The race was won in the end by Sunweb, whose unit also saw a couple of changes - Mathiesen and Labous out, and Lippert and Winder in - though Mathiesen is a strong TT competitor, she's also inexperienced, although Winder is in her first year in the European péloton and Lippert is also a young prospect. There are a fair few TTs on the American calendar however, and over the shorter distance they complemented the remaining of last week's riders, i.e. Rivera, Brand, Kirchmann and Mackaij, well, allowing the team to come in with over 30 seconds of advantage over the Mitchelton-Scott team which once more saw Lucy Kennedy out, but had its strongest stage racing duo, van Vleuten and Spratt, back in to join Manly, Allen, Elvin and Roy, improving last week's 7th position all the way to the podium, while the prize for consistency has to go to Cervélo-Bigla, whose minuscule lineup managed a second consecutive podium, with the exact same sextet - Moolman-Pasio, Ludwig, Lepistö, Koppenburg, Duyck and Norsgaard - lining up as did so in Vårgårda.

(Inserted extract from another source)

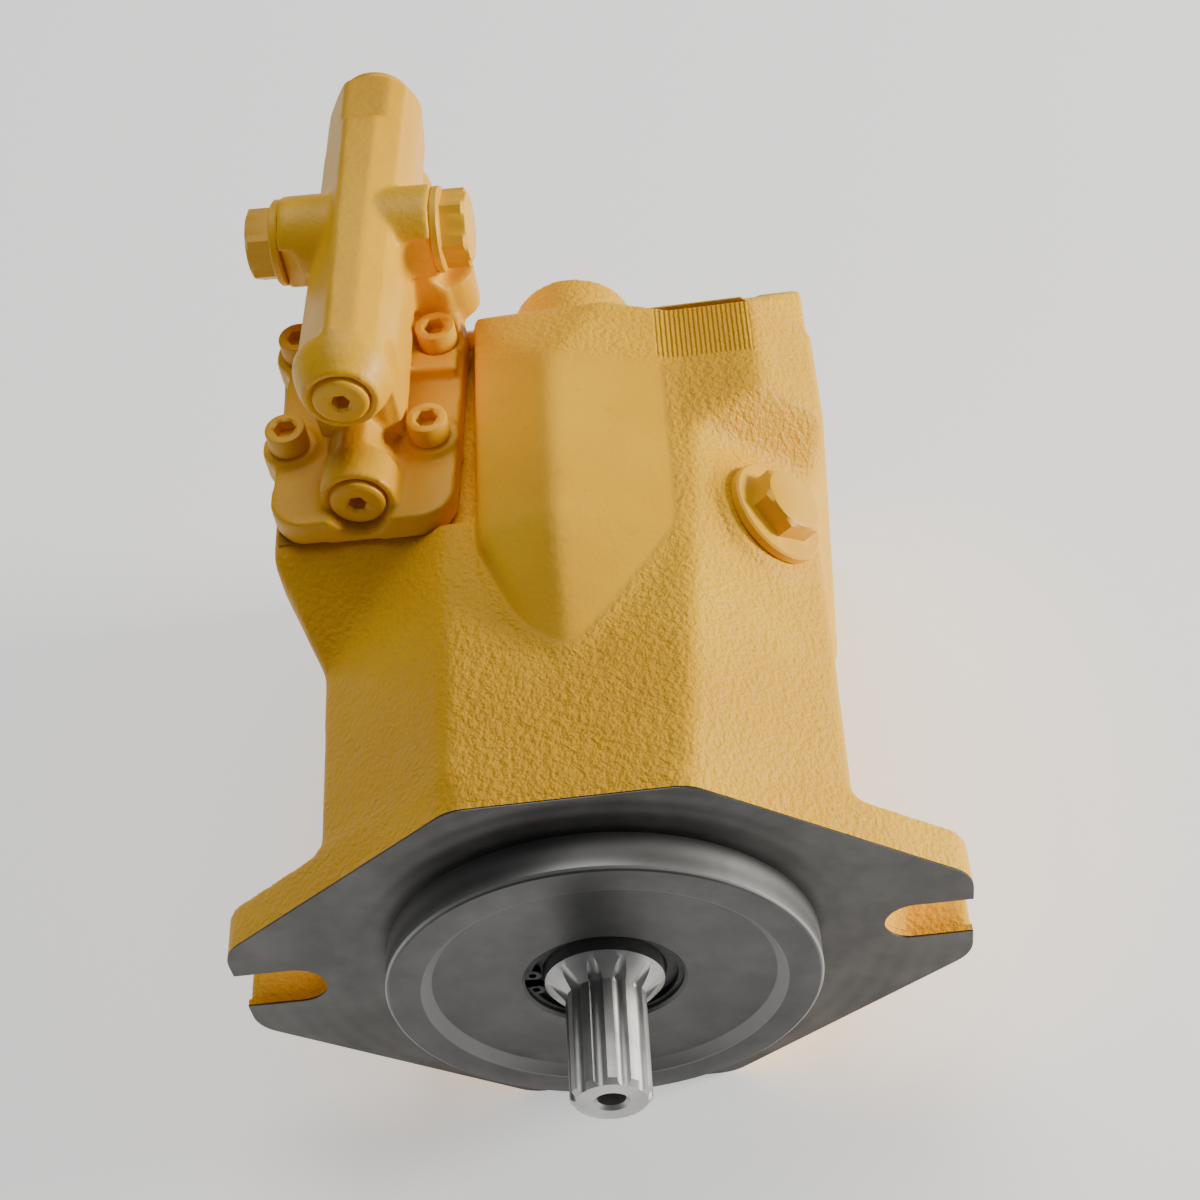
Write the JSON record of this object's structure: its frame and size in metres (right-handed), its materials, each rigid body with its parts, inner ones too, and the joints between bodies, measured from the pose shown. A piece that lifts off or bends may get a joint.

They saw off the Canyon team which has undergone wholesale changes, bringing back hilly and stage race specialised riders and rotating the young riders on the team, resting Cecchini, Erath and the out-of-sorts Cromwell and bringing in Alexis Ryan, Christa Riffel and Kasia Niewiadoma. The German squad missed the podium by a mere 2 seconds, while the also unchanged WaowDeals team were just a further few seconds behind, seeing off Boels-Dolmans and relegating the oft-dominant orange train to 6th place, ahead of the medium-sized type teams like the now outgoing Wiggle team - unfortunately operating without Audrey Cordon-Ragot, one of their best TT riders - and the Movistar squad. Pleased to see TIBCO back on the WWT though - if only because everything's always fun with Valentina "everywhere is a good place to attack" Scandolara, who has joined the team recently.